Amongst the long term fans who have facilitated The Rifles still being around is one very famous one: Mr Paul Weller. His influence on their music has been evident from their very first songs, and he has been an amazing mentor and sometime collaborator, but he has also long helped out the band in more practical ways, with ‘Big Life’ being no exception.

“He very kindly helped us out with studio time with (producer) Charles Rees, at Black Barn studios,” says Joel. “We recorded it all there. It’s hard to put a time frame on it all, as it was a couple of days here and there over quite a long period – probably not that long when you piece it all together. So I have no idea in which order we recorded all the songs in – it seems like ages ago when we started!”
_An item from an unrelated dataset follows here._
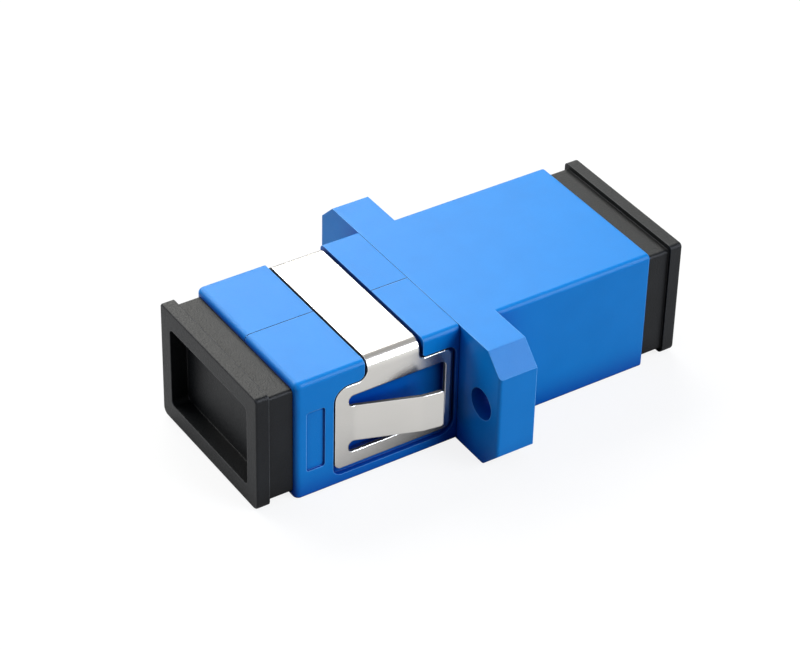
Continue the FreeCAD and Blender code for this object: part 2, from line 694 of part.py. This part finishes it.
def make_sleeve(doc):
    """The split ceramic sleeve that aligns the two ferrules."""
    body = make_body(doc, "alignment_sleeve")
    ring = sketch(body, "sleeve_section", "YZ_Plane", "-Dim.sleeve_length / 2")
    circle(ring, SLEEVE_DIAMETER)
    circle(ring, "Dim.sleeve_bore")
    pad(body, "tube", ring, "Dim.sleeve_length")
    slit = sketch(body, "slit_section", "YZ_Plane", "Dim.sleeve_length / 2")
    rectangle(slit, "-Dim.sleeve_slit / 2", "Dim.sleeve_slit / 2", "0", SLEEVE_DIAMETER)
    pocket(body, "slit", slit, "Dim.sleeve_length")
    return body


# ---------------------------------------------------------------- dust caps

def make_dust_cap(doc, name, port_end, turn):
    """A cap whose hollow plug fills the port, drawn facing +X from the housing's end face."""
    body = make_body(doc, name)
    plug_width = "(Dim.port_width - 2 * Dim.cap_plug_play)"
    plug_height = "(Dim.port_height - 2 * Dim.cap_plug_play)"
    plug = sketch(body, "plug_section", "YZ_Plane")
    centred_rectangle(plug, plug_width, plug_height, "Dim.cap_plug_round")
    pad(body, "plug", plug, "Dim.cap_plug_length", backward=True)
    dress(body, "Chamfer", "plug_lead_in",
          edges_of_face(body, "X", "-Dim.cap_plug_length"), "Dim.cap_plug_lead")
    neck = sketch(body, "neck_section", "YZ_Plane")
    centred_rectangle(neck, CAP_NECK_WIDTH, CAP_NECK_HEIGHT, "Dim.cap_neck_round")
    pad(body, "neck", neck, "Dim.cap_neck_length")
    rim = sketch(body, "rim_section", "YZ_Plane", "Dim.cap_neck_length")
    rim_width = f"({CAP_NECK_WIDTH} + 2 * Dim.cap_rim_side_stand)"
    rim_height = f"({CAP_NECK_HEIGHT} + 2 * Dim.cap_rim_top_stand)"
    outline(rim, [
        (f"-{rim_width} / 2", f"-{rim_height} / 2", "Dim.cap_rim_foot_round"),
        (f"{rim_width} / 2", f"-{rim_height} / 2", "Dim.cap_rim_foot_round"),
        (f"{rim_width} / 2", f"{rim_height} / 2", "Dim.cap_rim_top_round"),
        (f"-{rim_width} / 2", f"{rim_height} / 2", "Dim.cap_rim_top_round"),
    ])
    pad(body, "rim", rim, "Dim.cap_rim_thickness")
    face = "(Dim.cap_neck_length + Dim.cap_rim_thickness)"
    dress(body, "Fillet", "rim_edge", edges_of_face(body, "X", face), "Dim.cap_edge_round")

    pull = sketch(body, "pocket_section", "YZ_Plane", face)
    centred_rectangle(pull, f"{rim_width} - 2 * Dim.cap_side_wall",
                      f"{rim_height} - 2 * Dim.cap_top_wall", "Dim.cap_pocket_corner")
    pocket(body, "front_pocket", pull, "Dim.cap_pocket_depth")
    hollow = sketch(body, "hollow_section", "YZ_Plane", "-Dim.cap_plug_length")
    centred_rectangle(hollow, f"{plug_width} - 2 * Dim.cap_plug_wall",
                      f"{plug_height} - 2 * Dim.cap_plug_wall", "Dim.port_corner")
    pocket(body, "hollow", hollow,
           f"Dim.cap_plug_length + {face} - Dim.cap_pocket_depth - Dim.cap_floor", backward=True)
    body.Placement = Placement(Vector(0, 0, 0), Rotation(Vector(0, 0, 1), turn))
    body.setExpression("Placement.Base.x", port_end)
    return body


# ---------------------------------------------------------------- document

def check(doc, parts):
    """Stops before anything is written if an object failed or a sub-part isn't sound."""
    for item in doc.Objects:
        if "Invalid" in item.State or "Error" in item.State:
            raise RuntimeError(f"{item.Name} failed: {item.State}")
    for part in parts:
        if part.Shape.isNull() or not part.Shape.isValid() or len(part.Shape.Solids) != 1:
            raise RuntimeError(f"{part.Label} isn't one sound solid")


def main():
    doc = FreeCAD.newDocument("sc_adapter")
    make_sheet(doc)
    parts = [
        make_flange_housing(doc),
        make_clip_housing(doc),
        make_panel_clip(doc),
        make_holder(doc, "long_side_holder", 0),
        make_holder(doc, "clip_side_holder", 180),
        make_sleeve(doc),
        make_dust_cap(doc, "long_side_dust_cap", LONG_END, 0),
        make_dust_cap(doc, "clip_side_dust_cap", CLIP_END, 180),
    ]
    doc.recompute()
    check(doc, parts)
    os.makedirs("parts", exist_ok=True)
    for part in parts:
        part.Shape.exportStep(f"parts/{part.Label}.step")
        box = part.Shape.BoundBox
        print(f"{part.Label:22s} {part.Shape.Volume:9.2f} mm3  "
              f"X {box.XMin:7.2f} {box.XMax:7.2f}  Y {box.YMin:7.2f} {box.YMax:7.2f}  "
              f"Z {box.ZMin:6.2f} {box.ZMax:6.2f}")


main()
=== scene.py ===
import math

import bpy
from mathutils import Euler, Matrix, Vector


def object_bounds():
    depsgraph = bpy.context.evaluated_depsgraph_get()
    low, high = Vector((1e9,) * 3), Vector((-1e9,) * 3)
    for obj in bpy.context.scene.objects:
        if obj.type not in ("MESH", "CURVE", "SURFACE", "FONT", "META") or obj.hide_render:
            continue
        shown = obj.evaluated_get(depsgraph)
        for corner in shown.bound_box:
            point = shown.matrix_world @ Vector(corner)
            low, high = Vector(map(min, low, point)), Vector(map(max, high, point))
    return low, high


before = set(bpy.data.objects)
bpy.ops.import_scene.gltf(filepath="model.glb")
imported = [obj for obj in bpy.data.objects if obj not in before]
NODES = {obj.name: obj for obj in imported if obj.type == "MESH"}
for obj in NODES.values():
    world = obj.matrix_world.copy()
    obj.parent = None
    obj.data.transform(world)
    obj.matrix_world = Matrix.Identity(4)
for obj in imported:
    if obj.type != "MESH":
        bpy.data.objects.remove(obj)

CAD_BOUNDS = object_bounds()
MM = 0.001


# ---------------------------------------------------------------- material helpers

COLOUR_SOCKETS = (0, 6, 7)   # a Mix node's factor and its two colours
COLOUR_RESULT = 2
ROUNDING_SAMPLES = 6
SHADE_SAMPLES = 10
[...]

The luxury of this setup, of not being up against a clock on the wall or a deadline, is what has allowed The Rifles to take their time crafting so many songs, and to spend time adding little touches that make them sparkle. Witness the sprinkling of echo-laden piano and the blend of compressed guitar and strings that power ‘Caught In The Summer Rain’; or the twisting strings of the title track (well, actually it’s called ‘Big Big Life’ rather than just ‘Big Life’); or the two very different included versions of ‘Victoria’ (which might just be the most beautiful song The Rifles have yet written). Or, perhaps most extreme of all, ‘Independent’: a song that, with it’s bubbling, almost Depeche Mode synthesisers and big, stadium sized piano chords, first seems as far away from that original Rifles sound as you could imagine, but then by the chorus feels completely natural and inextricably linked to all of their finest stuff. “I don’t want the world to want me/and I don’t want to be another star,” it runs. “The sky at night’s filled up without me.”

“All I ever really want to be,” Joel then sings over and over again in its chorus, “is independent.”

On that score, mission accomplished. It’s hard to think of a band more operating on their own terms, more outside of any sphere of influence, and more still alive than the Rifles do on ‘Big Life’. And that is their own, unique triumph.